Investors must be well aware of the charges involved while making an investment in mutual funds. Mutual fund investments require you to pay entry and exit load charges that are an important part of these type of investments.
What is Load in a Mutual Fund?
A ‘load’ is referred to the commission that is charged on the sale or purchase of a mutual fund. The load is utilised to pay the sales intermediary like the financial planner, broker or the investment advisor. The load is like a payment for the time and expertise that a sales intermediary has applied to choose the right fund for the investor.
Load Mutual Fund:
There are various types of mutual funds that comprise of loads such as sales load or commission on purchase of funds as well as funds that are sold before a specific period of time after purchase. Mutual funds that require you to pay a load on purchase are referred to as entry load, while funds that require you to pay a load upon sale are referred to as exit load.
Sometimes, an investor can lower the cost by negotiating with the broker to waive off the load. While looking for a suitable mutual fund for yourself, always remember to make a comparative of the objectives and risk of the mutual fund, along with internal fees and sales loads. Mutual funds that do not incur any load are known as no load mutual funds.
Types of Loads in Mutual Funds:
Entry Load: This is a charge or commission given by the investor at the time of the initial stage of investment purchase to the mutual fund company. The entry load is usually deducted from the investment amount, reducing the quantum of investment. An entry load is charged to cover the company’s distribution costs. Entry loads for different mutual funds vary from each other. In simple terms, investors would purchase a mutual fund at the net asset value (NAV) plus the entry load. In India, until 2009, an entry load of up to 2.25% of the value of the investment was charged. This has been banned negatively impacting the mutual fund industry.

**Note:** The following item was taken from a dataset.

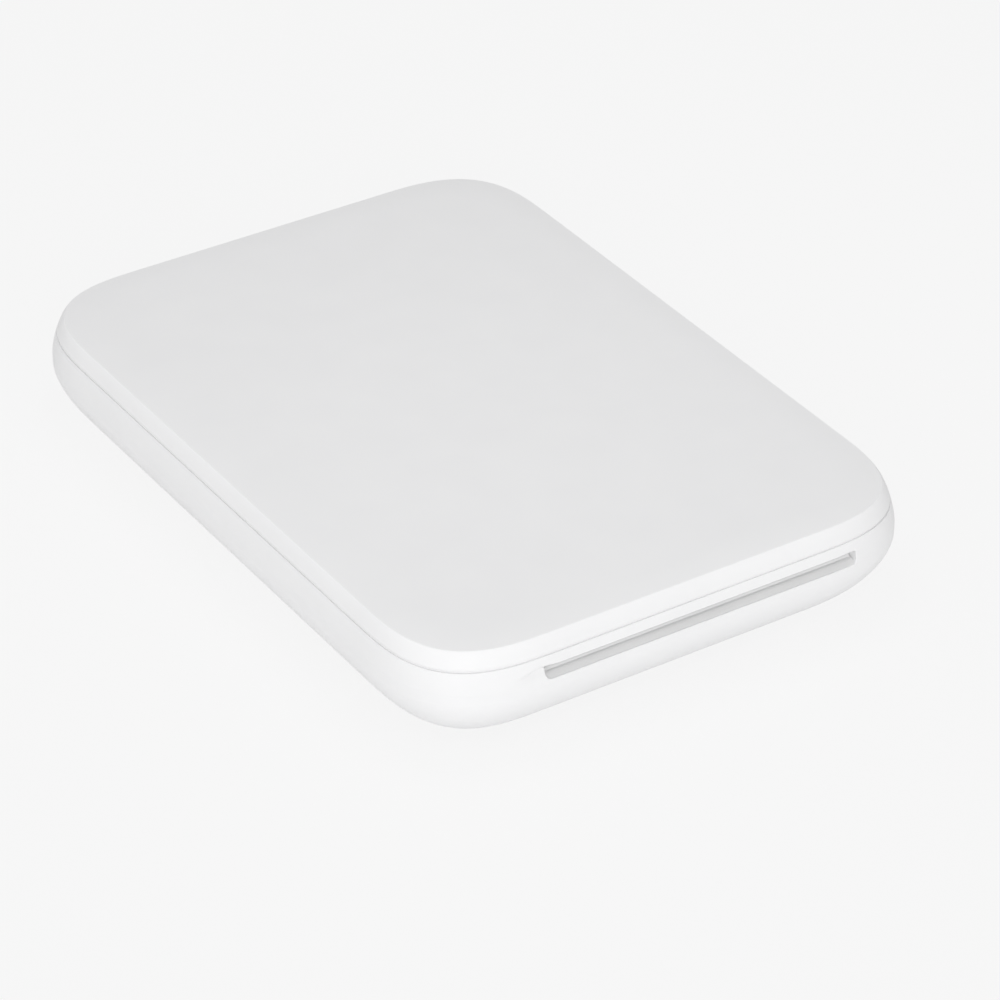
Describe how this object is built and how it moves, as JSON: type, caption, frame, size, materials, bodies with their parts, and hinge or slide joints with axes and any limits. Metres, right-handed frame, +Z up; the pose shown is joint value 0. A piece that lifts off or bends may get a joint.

Exit Load: Exit load in a mutual fund is a charge paid to intermediaries for selling mutual fund shares for investors before the fixed time period. The commission is a percentage of the share’s value that is being sold. The return earned on selling the investment is reduced as the exit load is charged from the NAV. Exit load is different for different schemes. The asset management company retains the exit load and is not considered to be the part of the scheme’s earnings.
Contingent Deferred Sales Charge or CDSC is another type of exit load, where investors are required to pay exit loads based on the investment term. If investment in the mutual fund scheme is for a long-term, there is a reduction in the exit load. However, if you want to make an early exit from the mutual fund investment, you are required to a pay a huge amount as exit load.

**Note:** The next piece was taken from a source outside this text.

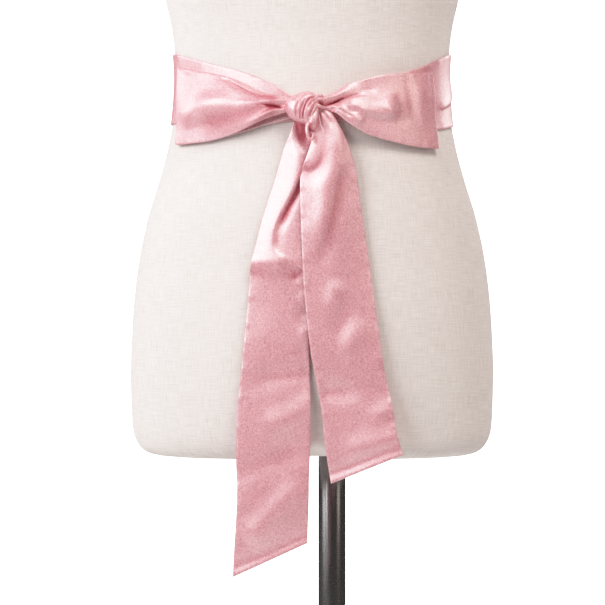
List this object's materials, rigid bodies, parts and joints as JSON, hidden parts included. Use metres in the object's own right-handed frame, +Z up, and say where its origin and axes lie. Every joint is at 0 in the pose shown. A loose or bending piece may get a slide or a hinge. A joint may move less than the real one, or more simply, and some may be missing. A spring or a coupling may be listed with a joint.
{
  "type": "satin sash on a limbless dress form",
  "caption": "Pink satin sash wound round the waist of a limbless linen dress form and tied in a front bow with long slanted tails, on a dark pole stand with a round base.",
  "frame": {"origin": "centre of the base plate's underside, on the pole's axis, on the floor", "axes": "+Z up along the pole; -Y out of the front of the dress form, where the bow is; +X to the right seen from the front"},
  "size_m": [0.3543, 0.32, 1.546],
  "materials": {
    "sash_satin": "dusty pink satin with soft wide highlights and a fine grain",
    "form_linen": "matte cream linen cover with a fine plain weave",
    "stand_metal": "dark gunmetal, semi-gloss"
  },
  "bodies": {
    "root": {"stand_base": "stand_metal", "stand_pole": "stand_metal", "form_body": "form_linen", "sash_band": "sash_satin", "sash_loop_left": "sash_satin", "sash_loop_right": "sash_satin", "sash_knot": "sash_satin", "sash_tail_left": "sash_satin", "sash_tail_right": "sash_satin"}
  },
  "joints": []
}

The idea of exit load is to discourage investors to make untimely exits from mutual funds.
Difference Between Load And No Load Mutual Funds
Load Mutual Fund: In case of a load mutual fund, an investor is charged on the purchase of shares along with the initial sales fee. This charge can be from 1% to 8% of the total amount they are investing. For example, if someone makes an investment of Rs.1,000 in a 2% load fund, they would be investing an amount of Rs.998 as the remaining Rs.2 would be deducted as commission by the mutual fund provider. There can be different type of load funds in the market. In a back-end load, the fee is charged when the mutual fund shares are redeemed whereas in a front-end load fund, the fee is charged in advance.
No-Load Mutual Fund: In case of a no-load mutual fund, investors can buy or redeem shares after a certain period of time without any sales charge or commission. However, banks or brokers may charge certain fee for redeeming a third-party mutual fund. Most no-load mutual funds levy certain charge if an investor redeems their shares early. Long-term investors need not worry if they invest in a no-load mutual fund.

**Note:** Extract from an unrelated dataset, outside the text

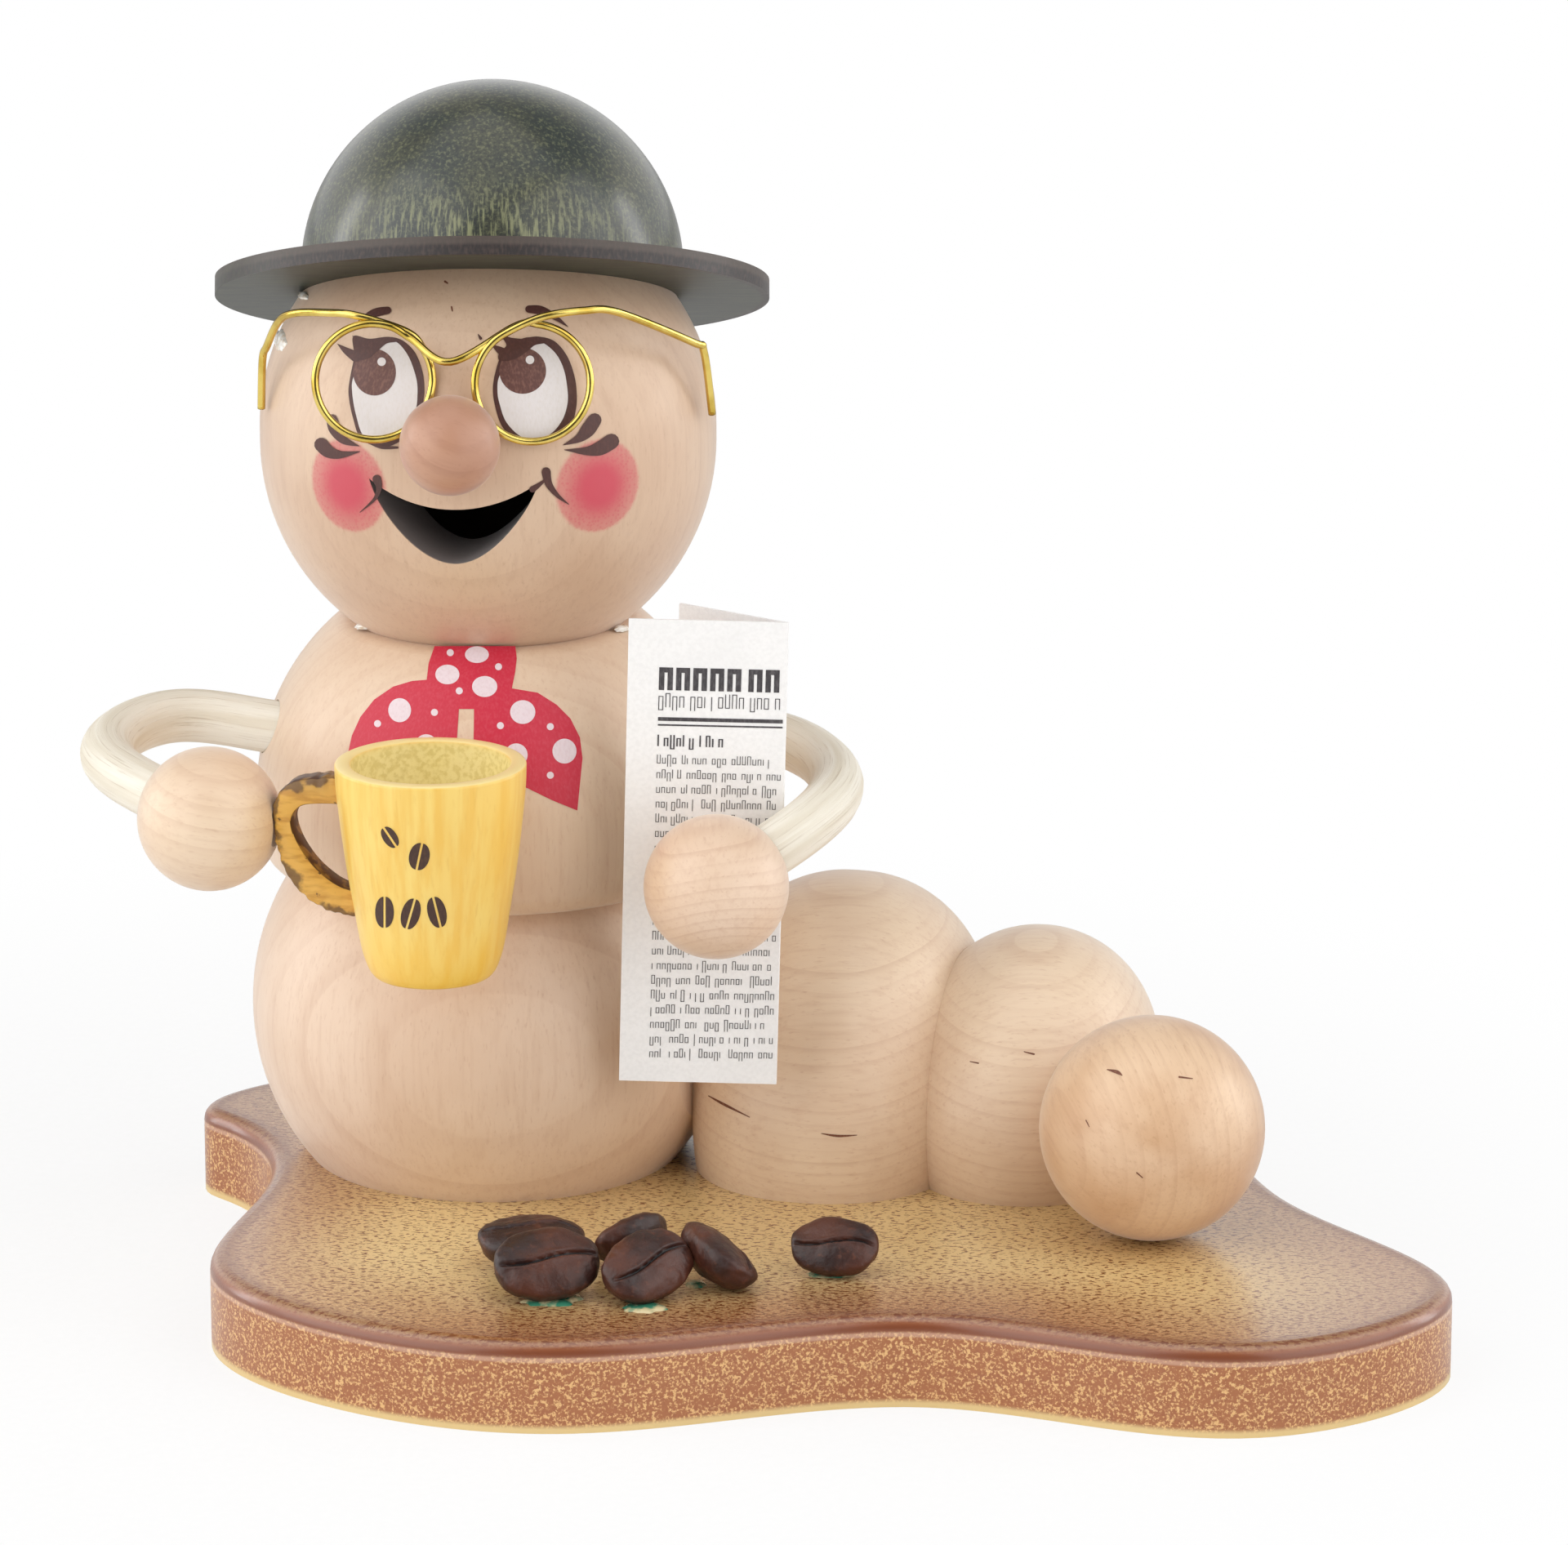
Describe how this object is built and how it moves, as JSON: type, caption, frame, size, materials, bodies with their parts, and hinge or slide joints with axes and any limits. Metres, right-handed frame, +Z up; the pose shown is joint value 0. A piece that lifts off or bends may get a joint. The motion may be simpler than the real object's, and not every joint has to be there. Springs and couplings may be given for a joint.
{
  "type": "incense smoker",
  "caption": "Turned wooden worm incense smoker with bowler hat, wire spectacles, mug and folded newspaper on a wavy base; the upper body lifts off to reach the incense plate.",
  "frame": {"origin": "middle of the outline box, at the underside of the base", "axes": "+X to the viewer's right along the tail, +Y away from the viewer (the figure looks towards -Y), +Z up"},
  "size_m": [0.149, 0.1018, 0.1297],
  "materials": {
    "body_wood": "pale turned maple, sanded smooth, thin matt lacquer",
    "torso_wood": "pale turned maple, sanded smooth, thin matt lacquer, polka-dot bow print",
    "head_wood": "pale turned maple, sanded smooth, thin matt lacquer, printed face",
    "nose_wood": "small turned ball, slightly pinker wood, satin",
    "tail_wood": "pale turned maple with level grain lines, satin",
    "tail_ball_wood": "pale turned maple ball, satin",
    "hand_wood": "small turned maple balls, satin",
    "dowel_wood": "plain beech dowel",
    "crown_wood": "turned half ball, dark green stain, satin",
    "brim_plywood": "thin plywood, dark green stain, burnt brown edge",
    "rattan": "natural round rattan, fine lengthwise fibres",
    "mug_wood": "turned wood, yellow stain, matt",
    "handle_plywood": "thin plywood, yellow stain, burnt edges",
    "newsprint": "white paper with grey print",
    "brass_wire": "polished wire",
    "brass_sheet": "plain brass sheet, slightly dull",
    "screw_steel": "zinc-plated",
    "sprayed_board": "fibreboard, beige spray with dark speckles, browner towards the edge",
    "roasted_bean": "dark roasted bean, slight gloss"
  },
  "bodies": {
    "base_body": {"base_plate": "sprayed_board", "base_screws": "screw_steel", "lower_body": "body_wood", "incense_plate": "brass_sheet", "plate_tack": "brass_sheet", "tail_segments": "tail_wood", "tail_ball": "tail_ball_wood", "tail_dowel": "dowel_wood", "coffee_bean_1": "roasted_bean", "coffee_bean_2": "roasted_bean", "coffee_bean_3": "roasted_bean", "coffee_bean_4": "roasted_bean", "coffee_bean_5": "roasted_bean", "coffee_bean_6": "roasted_bean"},
    "upper_body": {"torso": "torso_wood", "head": "head_wood", "nose": "nose_wood", "hat_brim": "brim_plywood", "hat_crown": "crown_wood", "spectacles": "brass_wire", "mug_arm": "rattan", "mug_hand": "hand_wood", "paper_arm": "rattan", "paper_hand": "hand_wood", "mug": "mug_wood", "mug_handle": "handle_plywood", "newspaper": "newsprint"}
  },
  "joints": [
    {"name": "upper_body_lift", "type": "slide", "parent": "base_body", "child": "upper_body", "axis": [0, 0, 1], "range_m": [0, 0.06]}
  ]
}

Why Take Loads Into Consideration
Before making an investment, an investors must take into consideration the loads as it affects the returns on their investments in a significant way. However, the performance of a mutual fund should also be taken into consideration while doing so. This is because some good performing funds may have higher load charges but they also yield greater returns.
A no-load fund allows investors to enter into a scheme/fund at Net Asset Value (NAV) without any extra charges on purchase or sale of units. From a regulatory point of view, a mutual fund cannot raise the load beyond a certain limit as stated in the scheme document. Any modification in the loads will apply to the future investments and not the existing ones. The mutual funds are entitled to make amendments in their offer document in case there is change in load charges so that the new investors can be kept well informed. As per the guidelines of the Securities and Exchange Board of India, no entry load can be levied on applications received directly by asset management companies through the Internet or designated collection centres. The entry load should be waived if distributors, agents, or brokers are not involved.
GST rate of 18% applicable for all financial services effective July 1, 2017.